Second. The position of secretary to the board of a government corporation was declared by the President in Executive Order No. 399 primarily confidential in nature with the obvious intent that the position be filled by an appointee of unquestioned honesty and integrity. Hence, the act of Board Secretary Gray in reporting to the President the Board's acts of mismanagement and misconduct was in consonance with the honesty and integrity required for the position.lawphi1.ñet

Assuming that Gray owed loyalty to the Board, that loyalty was in the interest of good government and not in the personal interest of the directors to the extent of concealing the shenanigans of the Board. About forty (40) years ago, when then Senate President Quezon broke with then Speaker Osmeña and the Nacionalista Party, he justified his act in these famous words: "My loyalty to my party ends where my loyalty to my country begins." In similar vein, Board Secretary Gray, in breaking with the Board, could have well said, "My loyalty to the Board ends where my loyalty to the cause of good government begins."

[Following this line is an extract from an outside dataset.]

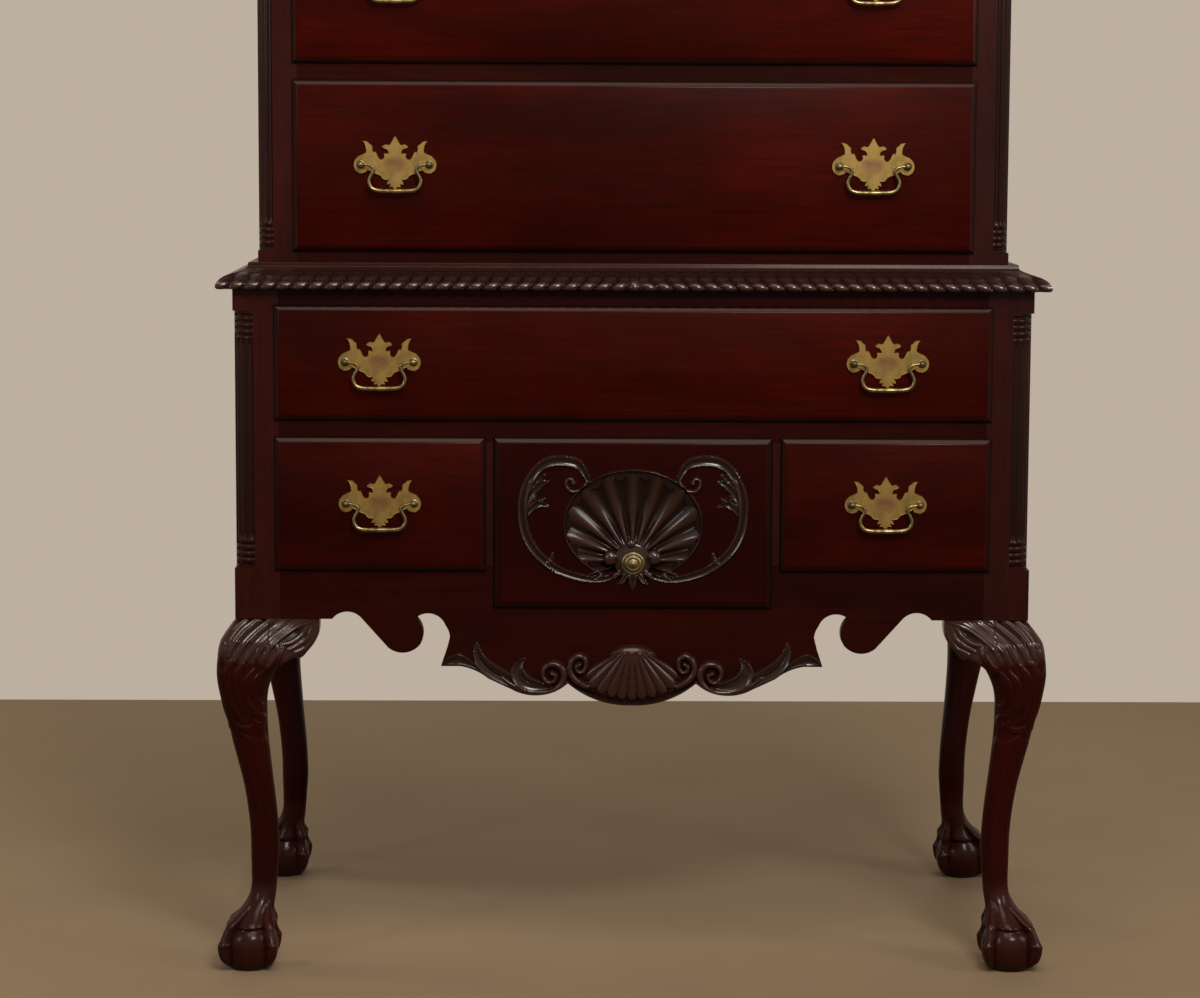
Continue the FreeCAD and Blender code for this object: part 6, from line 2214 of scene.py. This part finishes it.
@dataclass
class Studio:
    """Camera, floor, room and lights."""

    shop: Workshop
    wall: Colour = (0.51, 0.435, 0.352)
    ambient: Colour = (1.0, 0.96, 0.90)
    ambient_strength: float = 0.09
    floor: Colour = (0.245, 0.174, 0.104)
    floor_x: Point2 = (-5000.0, 5000.0)
    floor_y: Point2 = (-6000.0, 1640.0)
    sensor: float = 36.0
    lens: float = 96.92
    turn_degrees: Point3 = (0.641, 7.006, -0.253)
    eye: Point3 = (-0.08855, -4.40103, 1.12859)
    warm: Colour = (1.0, 0.96, 0.9)

    def build(self) -> None:
        """Sets the studio up."""
        self._camera()
        self._floor()
        lights = (
            SoftLight("overhead", (0.0, -2.0, 3.3), (0.0, -0.3, 0.6), (1.9, 1.5), 42.0,
                      (1.0, 0.83, 0.66)),
            SoftLight("key", (0.9, -3.6, 3.0), (0.0, 0.0, 0.8), (1.1, 0.8), 92.0, self.warm),
            SoftLight("window", (-2.6, -2.4, 1.8), (0.0, 0.0, 0.9), (0.5, 1.2), 16.0,
                      (0.84, 0.91, 1.0)),
            SoftLight("right", (3.2, -1.8, 2.2), (0.4, -0.2, 1.5), (1.0, 1.6), 30.0, self.warm),
            SoftLight("left", (-3.2, 0.6, 2.1), (-0.5, 0.0, 1.2), (1.0, 1.6), 25.0, self.warm,
                      False),
            SoftLight("rear", (0.0, 3.4, 3.0), (0.0, 0.0, 1.2), (3.0, 1.6), 70.0,
                      (1.0, 0.97, 0.93), False),
        )
        for light in lights:
            light.build()
        self._room()
        bpy.context.scene.view_settings.view_transform = "Standard"

    def _room(self) -> None:
        """A pale wall colour behind the piece, which gives only a little light of its own."""
        world = bpy.data.worlds.new("soft_room")
        g = Graph(world)
        path = g.node("LightPath").outputs
        seen = path["Is Camera Ray"]
        for kind in ("Is Glossy Ray", "Is Transmission Ray"):
            seen = g.maths("MAXIMUM", seen, path[kind])
        wall = g.node("Background", {"Color": (*self.wall, 1.0)})
        dim = {"Color": (*self.ambient, 1.0), "Strength": self.ambient_strength}
        ambient = g.node("Background", dim)
        mixed = g.node("MixShader", {0: seen, 1: ambient.outputs[0], 2: wall.outputs[0]})
        g.node("OutputWorld", {"Surface": mixed.outputs[0]})
        bpy.context.scene.world = world

    def _camera(self) -> None:
        """Sets the camera up."""
        data = bpy.data.cameras.new("camera")
        data.sensor_width = self.sensor
        data.sensor_fit = "HORIZONTAL"
        data.lens = self.lens
        yaw, pitch, roll = (math.radians(v) for v in self.turn_degrees)
        level = math.cos(pitch)
        ahead = Vector((math.sin(yaw) * level, math.cos(yaw) * level, -math.sin(pitch)))
        right = Vector((math.cos(yaw), -math.sin(yaw), 0.0))
        up = right.cross(ahead)
        across = right * math.cos(roll) - up * math.sin(roll)
        above = up * math.cos(roll) + right * math.sin(roll)
        camera = bpy.data.objects.new("camera", data)
        turn = Matrix((across, above, -ahead)).transposed().to_4x4()
        camera.matrix_world = Matrix.Translation(self.eye) @ turn
        bpy.context.scene.collection.objects.link(camera)
        bpy.context.scene.camera = camera

    def _floor(self) -> None:
        """Lays the floor, which ends behind the piece."""
        surface = Surface()
        surface.grid(np.array([[(x, y, 0.0) for x in self.floor_x] for y in self.floor_y]))
        finish = Matt("pale_floor", self.floor)
        floor = surface.to_object("studio_floor", self.shop.palette.material(finish), 80)


def main() -> None:
    """Builds the whole scene on the frame."""
    logging.basicConfig(level=logging.INFO, format="%(name)s: %(message)s")
    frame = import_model()
    shop = Workshop(frame)
    Studio(shop).build()
    for assembly in (Carcass, Columns, WaistMoulding, Pediment, Legs, Apron):
        assembly(shop).build()
    for spec in DRAWERS:
        Drawer(shop, spec).build()
    LOG.info("%d pieces made", len(shop.pieces))


if __name__ == "__main__":
    main()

If the charges of mismanagement and misconduct contained in the telegram were false, the Board of Directors should have required Board Secretary Gray to show cause why he should not be removed from office for making such false charges. The Board Secretary would have been given an opportunity of being heard. If unable to substantiate his charges, the Board could have made a finding to that effect and remove Board Secretary Gray from office for serious misconduct (not for treachery or disloyalty to the Board).

(2) Assuming, arguendo, that appellant's telegram to President Garcia constituted lawful cause for his removal from office, the fact remains that he was summarily removed one day after he had sent the telegram, and that no formal charge was filed against him stating the ground for removal and giving him an opportunity of being heard. He was, thus, removed from office without due process of law, in view of which his removal was illegal.

With regard to the amount of P50,000.00 sought by appellant principally as moral damages, the same cannot be granted considering that, in our opinion, the action was really against the defendants in their official capacity. In the case of Cariño vs. ACCFA, et al., supra (citing Diaz, et al. vs. Amante, December 26, 1958, 55 Off. Gaz., No. 41, p. 8643), the Court said:

Petitioners seek moral damages in the sum of P15,000 for each of them. Respondents who composed the ACCFA board were sued in their official capacities as government officials. They cannot be held personally liable because, as private individuals — as contradistinguished from their being ACCFA officials — they are not parties to this suit. Besides as we have observed a few years back, moral damages are "already included in, if not absorbed by, the back salaries" to which petitioners are entitled. Equitable considerations stop us from breaking away from this rule. Award for moral damages is not proper.

Appellant's claim for attorney's fees is tenable. Considering the legal questions involved and the services rendered by appellant's counsel in this Court and in the court below, an award to appellant of P2,000.00 as and for attorney's fees as prayed for by him, is reasonable.

PREMISES CONSIDERED, the judgment of the lower court is reversed and another judgment is hereby rendered as follows:

(a) Ordering appellee Teofilo del Castillo, or whoever is occupying the position of Secretary to the Board of Directors of the PHHC, to vacate the same, and enjoining him from exercising the functions of said office;

(b) Ordering the Board of Directors of the PHHC to reinstate as of January 14, 1959, appellant Benjamin A. Gray to the position of Secretary to the Board, and to cause his total salaries at P7,800.00 per annum to be paid in lump sum from said date up to the date of his reinstatement, and thereafter his monthly salary of P650.00 and

(c) Ordering said Board to cause to be paid to appellant or his counsel the sum of P2,000.00 for and as attorney's fees, and the costs in both instances. So ordered.

Reyes, J.B.L., Dizon, Makalintal, Zaldivar, Sanchez and Fernando JJ., concur.
Teehankee, J., took no part.
Barredo, J., took no part.
Concepcion, C.J., and Castro, J., are on leave.